On January 1, 1929, the board of directors of the petitioner held its first meeting, and on January 28 the stockholders held their first meeting. On June 29, 1929, the respondent issued a supplemental complaint naming the petitioner as a new respondent and alleging that the original respondent Arrow-Hart & Hegeman, Inc., had formed petitioner by the consolidation of the manufacturing and tax companies.
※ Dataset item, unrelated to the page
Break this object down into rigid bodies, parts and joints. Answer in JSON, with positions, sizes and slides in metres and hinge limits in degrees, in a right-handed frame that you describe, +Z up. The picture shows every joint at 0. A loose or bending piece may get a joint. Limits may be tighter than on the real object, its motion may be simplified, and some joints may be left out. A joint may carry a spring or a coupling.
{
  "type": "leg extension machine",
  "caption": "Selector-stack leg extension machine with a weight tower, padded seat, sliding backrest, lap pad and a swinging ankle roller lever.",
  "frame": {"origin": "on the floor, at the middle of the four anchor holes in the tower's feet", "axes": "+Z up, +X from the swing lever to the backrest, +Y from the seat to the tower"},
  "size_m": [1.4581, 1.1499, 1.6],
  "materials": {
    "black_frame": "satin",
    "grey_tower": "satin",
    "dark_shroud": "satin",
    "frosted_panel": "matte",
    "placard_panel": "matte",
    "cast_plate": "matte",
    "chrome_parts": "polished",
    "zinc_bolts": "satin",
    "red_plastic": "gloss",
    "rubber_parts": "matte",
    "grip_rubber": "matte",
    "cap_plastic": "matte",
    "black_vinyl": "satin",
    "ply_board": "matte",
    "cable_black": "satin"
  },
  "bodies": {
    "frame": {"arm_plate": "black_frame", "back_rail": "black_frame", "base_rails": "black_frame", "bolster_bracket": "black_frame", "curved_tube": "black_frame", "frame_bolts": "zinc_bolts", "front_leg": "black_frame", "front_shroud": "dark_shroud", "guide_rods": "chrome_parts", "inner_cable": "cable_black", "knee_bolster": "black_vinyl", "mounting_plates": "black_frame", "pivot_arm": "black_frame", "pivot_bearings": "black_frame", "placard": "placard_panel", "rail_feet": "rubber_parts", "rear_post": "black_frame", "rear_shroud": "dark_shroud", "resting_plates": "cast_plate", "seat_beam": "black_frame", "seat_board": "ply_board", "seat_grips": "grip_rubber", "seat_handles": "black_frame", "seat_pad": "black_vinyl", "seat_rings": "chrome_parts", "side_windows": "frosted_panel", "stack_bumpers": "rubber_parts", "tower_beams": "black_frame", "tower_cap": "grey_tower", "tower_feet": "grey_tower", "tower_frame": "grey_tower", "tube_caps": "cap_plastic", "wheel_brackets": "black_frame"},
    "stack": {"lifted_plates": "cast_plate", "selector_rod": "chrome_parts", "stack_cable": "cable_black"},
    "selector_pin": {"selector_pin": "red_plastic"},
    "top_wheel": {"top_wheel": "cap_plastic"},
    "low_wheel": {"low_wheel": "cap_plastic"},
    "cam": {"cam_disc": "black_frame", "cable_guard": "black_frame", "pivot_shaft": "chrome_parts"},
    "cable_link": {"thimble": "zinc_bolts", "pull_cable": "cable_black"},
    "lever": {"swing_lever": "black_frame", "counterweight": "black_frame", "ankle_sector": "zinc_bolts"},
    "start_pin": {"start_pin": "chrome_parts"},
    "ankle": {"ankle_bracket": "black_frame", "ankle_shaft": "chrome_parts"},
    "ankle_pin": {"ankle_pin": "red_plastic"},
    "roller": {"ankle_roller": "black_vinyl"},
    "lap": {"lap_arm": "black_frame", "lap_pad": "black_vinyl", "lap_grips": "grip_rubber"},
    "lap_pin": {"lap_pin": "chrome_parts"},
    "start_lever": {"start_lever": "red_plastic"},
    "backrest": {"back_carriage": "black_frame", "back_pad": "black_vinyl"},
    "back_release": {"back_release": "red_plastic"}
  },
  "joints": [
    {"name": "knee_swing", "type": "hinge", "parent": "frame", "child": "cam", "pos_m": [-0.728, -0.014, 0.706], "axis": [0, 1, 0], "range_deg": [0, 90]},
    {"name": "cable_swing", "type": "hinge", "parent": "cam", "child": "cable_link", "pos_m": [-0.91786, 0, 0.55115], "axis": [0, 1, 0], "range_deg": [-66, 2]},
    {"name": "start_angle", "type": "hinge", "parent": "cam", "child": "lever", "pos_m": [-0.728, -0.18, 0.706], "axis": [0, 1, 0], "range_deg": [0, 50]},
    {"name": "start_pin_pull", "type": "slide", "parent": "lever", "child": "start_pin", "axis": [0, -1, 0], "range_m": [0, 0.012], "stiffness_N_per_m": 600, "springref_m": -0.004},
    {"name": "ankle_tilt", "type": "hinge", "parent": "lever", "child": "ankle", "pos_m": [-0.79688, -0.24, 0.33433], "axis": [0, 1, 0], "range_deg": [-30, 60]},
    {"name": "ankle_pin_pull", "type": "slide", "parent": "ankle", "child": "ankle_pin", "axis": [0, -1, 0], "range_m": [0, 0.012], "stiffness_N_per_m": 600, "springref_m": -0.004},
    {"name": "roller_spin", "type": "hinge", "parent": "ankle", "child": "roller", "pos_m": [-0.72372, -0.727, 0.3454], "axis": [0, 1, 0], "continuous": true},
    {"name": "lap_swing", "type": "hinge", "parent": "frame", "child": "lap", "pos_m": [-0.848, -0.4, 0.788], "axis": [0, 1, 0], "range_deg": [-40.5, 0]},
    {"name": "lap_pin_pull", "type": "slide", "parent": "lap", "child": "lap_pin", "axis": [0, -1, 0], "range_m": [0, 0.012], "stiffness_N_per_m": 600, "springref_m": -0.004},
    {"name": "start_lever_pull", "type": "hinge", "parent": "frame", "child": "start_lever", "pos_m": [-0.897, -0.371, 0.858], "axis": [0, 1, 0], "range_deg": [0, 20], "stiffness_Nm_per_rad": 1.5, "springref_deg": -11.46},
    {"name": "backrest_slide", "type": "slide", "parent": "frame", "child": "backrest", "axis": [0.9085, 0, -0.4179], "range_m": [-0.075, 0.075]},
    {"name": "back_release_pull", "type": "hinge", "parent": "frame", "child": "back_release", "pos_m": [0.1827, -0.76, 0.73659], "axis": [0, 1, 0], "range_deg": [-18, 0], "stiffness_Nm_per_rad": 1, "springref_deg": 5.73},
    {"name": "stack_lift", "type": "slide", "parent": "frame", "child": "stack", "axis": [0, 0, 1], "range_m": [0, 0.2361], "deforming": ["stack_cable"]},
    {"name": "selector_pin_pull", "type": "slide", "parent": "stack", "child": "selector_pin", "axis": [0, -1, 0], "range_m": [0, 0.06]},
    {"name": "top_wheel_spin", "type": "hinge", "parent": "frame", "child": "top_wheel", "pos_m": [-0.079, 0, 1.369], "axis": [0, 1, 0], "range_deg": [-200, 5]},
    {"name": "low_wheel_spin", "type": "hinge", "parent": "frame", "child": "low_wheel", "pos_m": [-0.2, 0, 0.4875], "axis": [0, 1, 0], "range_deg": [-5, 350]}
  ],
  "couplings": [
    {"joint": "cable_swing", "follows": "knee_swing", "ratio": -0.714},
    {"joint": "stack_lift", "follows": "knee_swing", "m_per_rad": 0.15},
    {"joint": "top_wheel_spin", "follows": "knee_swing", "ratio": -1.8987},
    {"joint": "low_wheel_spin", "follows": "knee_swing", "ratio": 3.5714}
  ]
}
The respondent found that the acquisition of the stock by Arrow-Hart & Hegeman, Inc., and the petitioner's acquisition of the assets of the manufacturing companies may have the effect of lessening competition between them and may restrain commerce in the electrical wiring device industry and has the tendency to create a monopoly.

The respondent concluded that the acquisition of stock by Arrow-Hart & Hegeman, Inc., and the voting of said stock which culminated in the organization of the petitioner constituted a violation of section 7 of the Clayton Act (15 USCA § 18). The second paragraph of section 7 reads:

"No corporation shall acquire, directly or indirectly, the whole or any part of the stock or other share capital of two or more corporations engaged in commerce where the effect of such acquisition, or the use of such stock by the voting or granting of proxies or otherwise, may be to substantially lessen competition between such corporations, or any of them, whose stock or other share capital is so acquired, or to restrain such commerce in any section or community, or tend to create a monopoly of any line of commerce."
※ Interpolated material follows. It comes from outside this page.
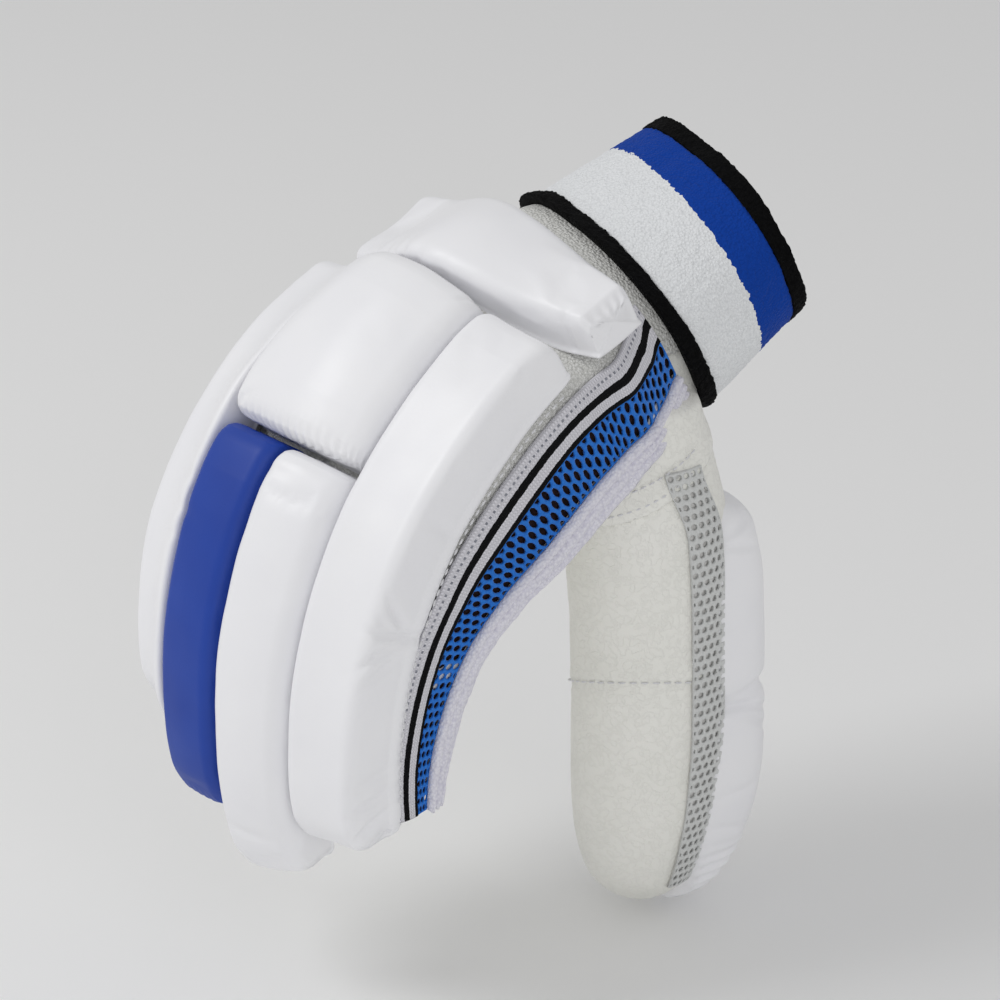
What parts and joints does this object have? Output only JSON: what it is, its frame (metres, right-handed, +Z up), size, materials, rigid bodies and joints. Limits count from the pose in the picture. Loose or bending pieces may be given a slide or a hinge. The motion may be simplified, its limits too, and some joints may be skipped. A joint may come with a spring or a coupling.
{
  "type": "cricket batting glove",
  "caption": "Padded batting glove in a bent, worn pose: foam rolls over fingers and wrist, leather palm, netted side, padded thumb and a ribbed cuff.",
  "frame": {"origin": "centre of the cuff's opening, where the hand goes in", "axes": "+X across the hand to the thumb side, +Y from the fingers back towards the forearm, +Z up; the fingertips point down"},
  "size_m": [0.1124, 0.1965, 0.2082],
  "materials": {
    "white_pu": "soft white polyurethane facing, low sheen",
    "blue_pu": "royal blue polyurethane facing, low sheen",
    "leather": "pale soft leather, fine grain",
    "pimpled_fabric": "pale pimpled backing fabric, matt",
    "striped_knit": "black and white striped ribbed knit",
    "blue_mesh": "bright blue open knit",
    "white_mesh": "pale open knit",
    "terry": "white looped towelling",
    "striped_towelling": "white towelling knit with a blue stripe",
    "black_knit": "black ribbed knit, matt"
  },
  "bodies": {
    "root": {"back_panel": "pimpled_fabric", "palm": "leather", "index_stall": "leather", "middle_stall": "leather", "ring_stall": "leather", "little_stall": "leather", "thumb_sleeve": "leather", "wrist_roll": "white_pu", "index_roll": "white_pu", "middle_roll": "white_pu", "ring_roll": "blue_pu", "little_roll": "white_pu", "centre_pad": "white_pu", "side_tape": "striped_knit", "side_mesh": "blue_mesh", "side_terry": "terry", "outer_gusset": "pimpled_fabric", "thumb_mesh": "white_mesh", "thumb_pad": "white_pu", "wristband_lower_edge": "black_knit", "wristband": "striped_towelling", "wristband_upper_edge": "black_knit"}
  },
  "joints": []
}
The order entered herein directs the petitioner to divest itself of stocks and assets of both manufacturing companies. Section 7 of the Clayton Act, upon which the prosecution is based, addresses itself to the stock acquisition only, and section 11 of the act (15 USCA § 21) gives the respondent power over a corporation violating the act to issue an order requiring it to cease and desist from the violation by divesting itself of the common stock held.
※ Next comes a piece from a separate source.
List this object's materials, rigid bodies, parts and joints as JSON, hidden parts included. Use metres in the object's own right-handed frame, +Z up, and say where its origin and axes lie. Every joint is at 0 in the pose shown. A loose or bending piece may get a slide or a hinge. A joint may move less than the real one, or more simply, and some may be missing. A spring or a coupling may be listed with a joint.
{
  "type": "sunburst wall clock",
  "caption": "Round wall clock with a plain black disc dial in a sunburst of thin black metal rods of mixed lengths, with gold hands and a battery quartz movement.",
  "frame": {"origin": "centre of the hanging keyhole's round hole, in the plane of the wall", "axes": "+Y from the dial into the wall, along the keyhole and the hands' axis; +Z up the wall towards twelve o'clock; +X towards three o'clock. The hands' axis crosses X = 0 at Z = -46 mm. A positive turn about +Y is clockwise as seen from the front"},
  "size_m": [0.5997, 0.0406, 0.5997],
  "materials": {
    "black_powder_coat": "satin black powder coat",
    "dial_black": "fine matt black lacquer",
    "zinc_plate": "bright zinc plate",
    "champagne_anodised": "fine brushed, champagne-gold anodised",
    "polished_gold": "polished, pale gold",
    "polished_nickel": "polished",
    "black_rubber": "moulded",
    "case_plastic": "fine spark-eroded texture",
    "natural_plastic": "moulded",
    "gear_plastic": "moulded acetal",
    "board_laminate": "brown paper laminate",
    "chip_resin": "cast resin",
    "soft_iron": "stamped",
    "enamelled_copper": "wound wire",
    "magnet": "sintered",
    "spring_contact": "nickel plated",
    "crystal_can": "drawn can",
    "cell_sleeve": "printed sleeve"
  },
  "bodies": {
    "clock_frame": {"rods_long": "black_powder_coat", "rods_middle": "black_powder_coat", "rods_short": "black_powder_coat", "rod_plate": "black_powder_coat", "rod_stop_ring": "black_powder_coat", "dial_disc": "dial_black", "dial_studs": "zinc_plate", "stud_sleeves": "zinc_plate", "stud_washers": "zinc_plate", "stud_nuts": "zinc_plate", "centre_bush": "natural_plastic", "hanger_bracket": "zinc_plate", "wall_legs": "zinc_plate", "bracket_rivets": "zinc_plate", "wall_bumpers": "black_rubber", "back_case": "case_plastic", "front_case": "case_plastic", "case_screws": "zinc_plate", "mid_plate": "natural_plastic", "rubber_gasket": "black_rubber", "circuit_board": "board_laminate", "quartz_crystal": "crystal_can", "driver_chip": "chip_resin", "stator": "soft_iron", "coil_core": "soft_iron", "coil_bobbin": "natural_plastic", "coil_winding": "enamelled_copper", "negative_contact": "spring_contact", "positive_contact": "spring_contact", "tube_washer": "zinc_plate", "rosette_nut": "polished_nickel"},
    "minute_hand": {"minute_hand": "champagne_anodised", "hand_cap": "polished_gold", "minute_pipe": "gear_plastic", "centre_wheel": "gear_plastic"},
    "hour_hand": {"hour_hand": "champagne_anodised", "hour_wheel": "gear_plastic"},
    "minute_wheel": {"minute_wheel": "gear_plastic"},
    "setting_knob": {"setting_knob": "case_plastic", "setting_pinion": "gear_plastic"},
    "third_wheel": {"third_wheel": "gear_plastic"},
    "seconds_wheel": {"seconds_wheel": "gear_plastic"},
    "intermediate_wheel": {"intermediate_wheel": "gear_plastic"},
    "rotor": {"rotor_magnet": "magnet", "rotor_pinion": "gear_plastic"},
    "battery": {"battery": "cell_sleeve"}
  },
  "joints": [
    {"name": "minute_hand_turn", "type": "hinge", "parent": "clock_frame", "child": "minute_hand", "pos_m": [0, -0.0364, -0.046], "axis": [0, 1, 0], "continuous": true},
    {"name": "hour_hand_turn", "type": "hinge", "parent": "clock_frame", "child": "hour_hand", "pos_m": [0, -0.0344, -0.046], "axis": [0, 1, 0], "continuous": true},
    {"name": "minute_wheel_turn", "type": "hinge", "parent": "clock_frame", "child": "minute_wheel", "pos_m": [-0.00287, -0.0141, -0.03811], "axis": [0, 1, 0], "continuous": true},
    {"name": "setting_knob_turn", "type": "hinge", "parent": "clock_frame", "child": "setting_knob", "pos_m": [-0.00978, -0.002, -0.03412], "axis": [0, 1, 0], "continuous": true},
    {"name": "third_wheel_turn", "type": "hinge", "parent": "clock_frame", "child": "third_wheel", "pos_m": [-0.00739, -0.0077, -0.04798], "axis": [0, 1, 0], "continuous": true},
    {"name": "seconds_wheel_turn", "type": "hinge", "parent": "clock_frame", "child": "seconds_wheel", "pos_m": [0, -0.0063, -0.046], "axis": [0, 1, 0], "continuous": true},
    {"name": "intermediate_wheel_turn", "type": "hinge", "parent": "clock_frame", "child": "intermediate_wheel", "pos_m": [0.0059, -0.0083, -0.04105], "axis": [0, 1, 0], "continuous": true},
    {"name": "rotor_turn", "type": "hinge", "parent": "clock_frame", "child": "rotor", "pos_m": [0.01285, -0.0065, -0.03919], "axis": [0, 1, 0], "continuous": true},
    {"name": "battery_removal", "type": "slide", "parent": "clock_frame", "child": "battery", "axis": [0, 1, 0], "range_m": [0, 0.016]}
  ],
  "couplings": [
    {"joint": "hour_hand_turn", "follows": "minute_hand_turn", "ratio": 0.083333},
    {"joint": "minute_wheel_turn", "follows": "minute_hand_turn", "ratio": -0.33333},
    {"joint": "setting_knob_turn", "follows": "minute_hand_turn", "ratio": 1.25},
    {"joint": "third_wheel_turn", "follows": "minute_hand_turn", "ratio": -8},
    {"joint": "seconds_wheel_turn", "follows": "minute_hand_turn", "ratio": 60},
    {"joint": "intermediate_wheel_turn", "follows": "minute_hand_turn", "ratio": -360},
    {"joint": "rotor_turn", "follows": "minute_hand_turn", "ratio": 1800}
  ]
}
Congress intended to prevent, by section 7, a corporate control which could be concentrated by prohibited acquisition of stock. Wrongful acquisition of the stock facilitates a merger or consolidation of assets. When ordered to divest itself of stock, the utmost good faith should be used by a corporation in order to remove as far as possible the corporate concentration of ownership caused by the wrongful acquisition of stock. One method of divestiture would be to restore the exact status existing before the wrongful acquisition by distributing the stock acquired to its owners before acquisition. It should be recognized that, where shares of corporations which pass from one owner to another are being considered it would be difficult, if not impossible, to transfer the stock to the identical group of shareholders who held the stock prior to the formation of the holding corporation. The stock wrongfully acquired might be sold to third parties. The holding company might have distributed its assets, consisting of stock of the competing companies, to its own stockholders in such a manner that each stockholder would have shares of both competing companies. For example, Arrow-Hart & Hegeman, Inc, in exchange for the surrender in dissolution of its 200,000 shares, might have distributed the 30,000 common shares of Arrow Electric Company and the 20,000 common shares of Hart & Hegeman Manufacturing Company in a ratio of 3 Arrow and 2 Hart & Hegeman for 10 Arrow-Hart & Hegeman, Inc. Corporate control would be removed, but some measure of common ownership and common interest of a group of individuals in both competing companies would remain. That common ownership would be a result of the unlawful acquisition by the holding company and would facilitate a later merger or consolidation of the competing companies brought about by the individuals without any further intervention of the holding company.

But if the merger by transfer of assets is completed before the Federal Trade Commission filed its complaint, it cannot be attacked under the Clayton Act (38 Stat. 730). Thatcher Mfg. Co. v. Fed. Trade Comm., 272 U.S. 554, 47 S. Ct. 175, 71 L. Ed. 405.

Whether, under the rule of Fed. Trade Comm. v. Western Meat Co., 272 U.S. 554, 47 S. Ct. 175, 71 L. Ed. 405, common ownership in individuals would be sufficient or, in addition, continued corporate control would be required to render the merger or consolidation objectionable and subject to action by the respondent, we need not decide, because in the instant case both factors of common ownership and corporate control of even the details of the complete consolidation ...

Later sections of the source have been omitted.